Nor has he broken it, as The Atlantic proved not only by running its initial story but by then calling the administration’s bluff and publishing the full chat, after officials insisted, ludicrously, that they hadn’t discussed anything very sensitive; in so doing, as Politico noted, it showed how to resist the playbook that Trump has used “to bring some of the nation’s oldest and most powerful institutions to heel,” and backed him into a corner instead. The revenge tour could yet come for Goldberg, but in recent media appearances, he’s brushed off the prospect with an admirable equanimity. On Meet the Press yesterday, he noted to Welker that he hadn’t really done anything besides getting added to a chat, and that the administration’s hostile response hasn’t worked on him. “Sometimes people get intimidated,” he said, but “we at The Atlantic are not intimidated by this nonsense. We’re going to keep reporting the truth as we see it. And I just think it’s a kind of silly deflection.”
Other notable stories:
- On Friday, Trump commuted the sentence of Carlos Watson, the founder and CEO of the media company Ozy, just as he was set to report to prison after being convicted of fraud and other charges for his role in misleading investors and inflating the company’s value. Last year, Josh Hersh and Susie Banikarim covered Watson’s trial—and what it said about the digital-media environment of the 2010s—in a three-part podcast series for CJR. Hersh reported on Watson’s commutation on Friday, while Banikarim told Semafor that she’s both “amazed” and not all that surprised that Watson managed to pull it off. His cause didn’t seem an obvious one for Trump to take up, but “in many ways Carlos is a Trumpian figure,” she said, “someone who seems to always find a way to make the system work in his favor.”
- Politico’s Adam Wren reports that people in the orbit of former president Joe Biden are bracing for the imminent release of at least four books—authored by journalists from NBC, CNN, Axios, and elsewhere—that “promise to excavate and relitigate not only the historic 2024 presidential campaign but the former president’s own physical and mental condition before dropping out”; per Wren, Biden’s aides did not make him available to any of the authors but are “prebutting” some of the books, “challenging their framing and questioning their fact-checking approach in an attempt to protect the former president’s image.” Meanwhile, Michael LaRosa, a former Biden staffer, told a podcast that Biden’s administration “bullied” reporters while it was in office.

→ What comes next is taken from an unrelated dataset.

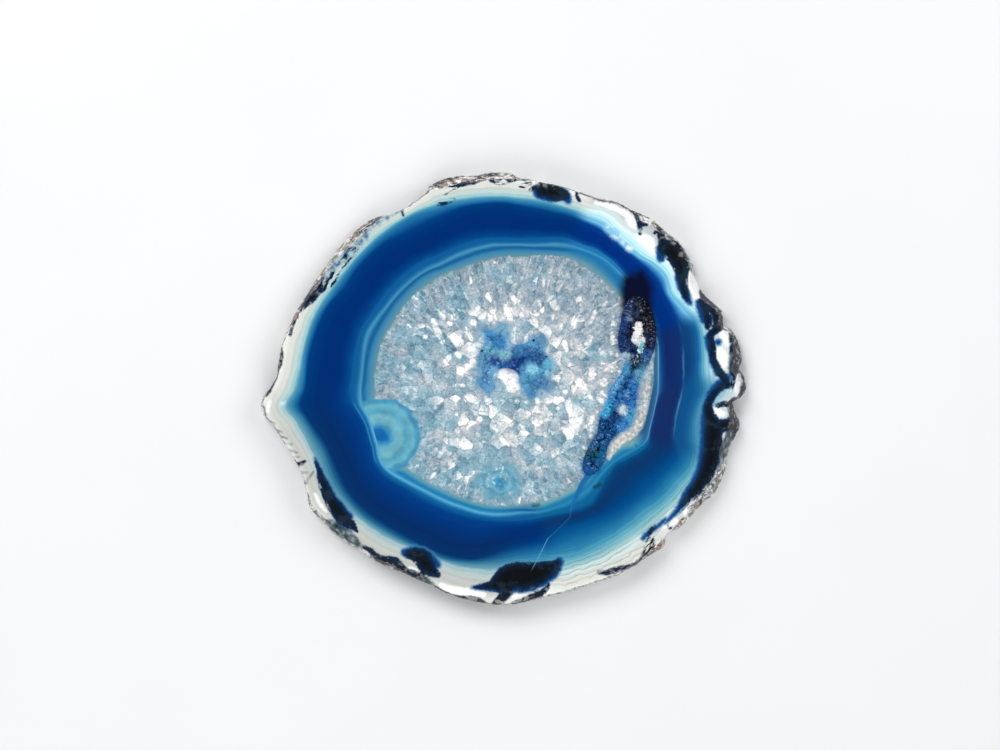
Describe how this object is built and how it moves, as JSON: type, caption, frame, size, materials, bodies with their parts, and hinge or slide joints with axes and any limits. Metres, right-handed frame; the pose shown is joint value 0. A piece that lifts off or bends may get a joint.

- The AP’s Michael Casey has the story of Carlo DeMaria, the mayor of the Boston suburb of Everett who won a libel case against a local newspaper that turned out to have printed fake stories about him—as a result of which the paper shut down—only to now face corruption claims that have led to a no-confidence vote from the City Council. Per court records, a reporter for the paper invented a City Hall insider who fictitiously accused “Kickback Carlo” of everything from extortion to sexual assault, but he now stands more broadly accused of “padding his salary with bonus payments,” Casey writes. (DeMaria has denied any wrongdoing.)
- Last year, the parents of Oleksandra Kuvshynova, a contractor for Fox News who was killed while reporting in Ukraine in 2022, sued the network, alleging that it behaved negligently and later tried to cover up the fact. Now the widow of Pierre Zakrzewski, a Fox video journalist who was killed in the same attack, is suing the network as well, claiming that it failed to take proper measures to protect her husband and also that its insurance was inadequate to compensate his family. Fox has pushed back on both suits, and plans to fully respond to the latter in May.
- And the Post’s Kyle Swenson spoke with Jason Chernesky, who worked as a historian at the Food and Drug Administration before DOGE cut his job, about an oral history project that he has since set up to capture and preserve the stories of members of the federal workforce at this tumultuous time. (The project is open to those affected by the cuts, but also those executing them; Chernesky says he would “gladly interview” Musk.) Chernesky described the effort as being in the tradition of past initiatives like the Federal Writers’ Project, which I profiled for CJR back in 2020.